-- Start --
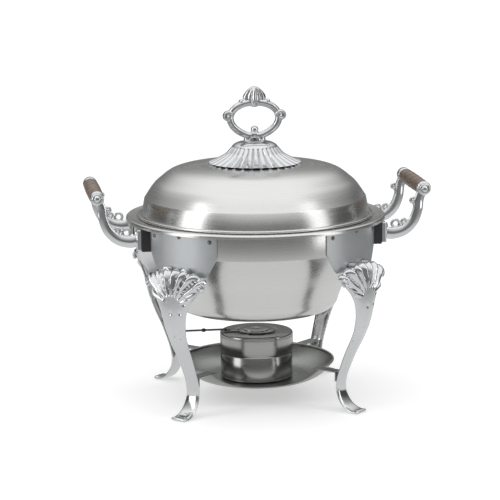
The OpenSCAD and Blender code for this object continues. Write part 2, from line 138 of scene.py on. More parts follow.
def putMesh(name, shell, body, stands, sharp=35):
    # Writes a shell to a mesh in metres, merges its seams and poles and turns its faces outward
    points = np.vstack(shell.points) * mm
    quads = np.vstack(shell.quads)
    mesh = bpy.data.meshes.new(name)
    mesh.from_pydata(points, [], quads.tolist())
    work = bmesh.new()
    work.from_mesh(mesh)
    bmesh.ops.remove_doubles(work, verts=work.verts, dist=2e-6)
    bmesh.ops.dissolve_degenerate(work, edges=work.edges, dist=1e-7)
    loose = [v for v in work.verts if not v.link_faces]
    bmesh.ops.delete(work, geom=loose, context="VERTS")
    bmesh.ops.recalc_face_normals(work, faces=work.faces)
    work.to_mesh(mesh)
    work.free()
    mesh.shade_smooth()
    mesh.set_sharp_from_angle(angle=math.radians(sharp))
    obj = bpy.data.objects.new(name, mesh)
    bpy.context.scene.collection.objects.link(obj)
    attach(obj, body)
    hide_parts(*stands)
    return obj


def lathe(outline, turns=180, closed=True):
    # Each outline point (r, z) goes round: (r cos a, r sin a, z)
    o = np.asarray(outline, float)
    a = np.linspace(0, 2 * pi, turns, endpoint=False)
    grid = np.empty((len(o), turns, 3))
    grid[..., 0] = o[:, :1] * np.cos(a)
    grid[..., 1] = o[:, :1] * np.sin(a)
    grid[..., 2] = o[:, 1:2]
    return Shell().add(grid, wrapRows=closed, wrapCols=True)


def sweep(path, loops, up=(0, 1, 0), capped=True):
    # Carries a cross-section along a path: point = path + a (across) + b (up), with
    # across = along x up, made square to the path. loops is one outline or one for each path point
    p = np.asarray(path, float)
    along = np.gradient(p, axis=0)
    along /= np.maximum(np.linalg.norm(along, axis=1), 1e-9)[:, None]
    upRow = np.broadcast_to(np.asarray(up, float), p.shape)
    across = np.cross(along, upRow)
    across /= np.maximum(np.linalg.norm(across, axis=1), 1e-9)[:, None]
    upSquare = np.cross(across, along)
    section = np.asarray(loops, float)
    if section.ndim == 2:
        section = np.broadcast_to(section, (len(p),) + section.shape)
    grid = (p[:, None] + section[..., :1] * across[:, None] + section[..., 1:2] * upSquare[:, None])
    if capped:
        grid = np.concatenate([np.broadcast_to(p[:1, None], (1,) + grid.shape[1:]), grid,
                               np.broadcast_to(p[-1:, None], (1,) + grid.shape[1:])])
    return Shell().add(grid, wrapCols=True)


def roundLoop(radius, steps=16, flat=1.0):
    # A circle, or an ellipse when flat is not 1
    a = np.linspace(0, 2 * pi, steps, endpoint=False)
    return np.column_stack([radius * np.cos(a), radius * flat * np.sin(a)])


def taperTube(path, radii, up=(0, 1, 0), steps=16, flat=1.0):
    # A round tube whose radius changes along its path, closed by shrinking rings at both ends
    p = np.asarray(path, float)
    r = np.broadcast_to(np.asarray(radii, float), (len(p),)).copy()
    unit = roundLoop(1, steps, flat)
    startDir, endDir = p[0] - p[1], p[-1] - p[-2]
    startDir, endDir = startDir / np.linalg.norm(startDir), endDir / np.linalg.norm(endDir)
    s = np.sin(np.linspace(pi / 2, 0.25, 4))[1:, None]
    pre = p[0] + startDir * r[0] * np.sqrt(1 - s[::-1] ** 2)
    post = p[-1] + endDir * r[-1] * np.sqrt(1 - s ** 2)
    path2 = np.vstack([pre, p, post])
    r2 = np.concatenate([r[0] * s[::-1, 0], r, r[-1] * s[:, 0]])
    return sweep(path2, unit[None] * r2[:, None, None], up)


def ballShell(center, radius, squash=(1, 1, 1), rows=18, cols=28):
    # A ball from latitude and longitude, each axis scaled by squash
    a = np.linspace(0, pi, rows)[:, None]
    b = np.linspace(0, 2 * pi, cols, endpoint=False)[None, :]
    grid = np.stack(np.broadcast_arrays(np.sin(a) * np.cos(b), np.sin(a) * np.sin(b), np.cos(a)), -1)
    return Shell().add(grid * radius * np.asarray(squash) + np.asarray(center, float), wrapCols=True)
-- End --
# What to do:
Copy out every line of the data that includes "stands".

# Result for this exercise:
def putMesh(name, shell, body, stands, sharp=35):
    hide_parts(*stands)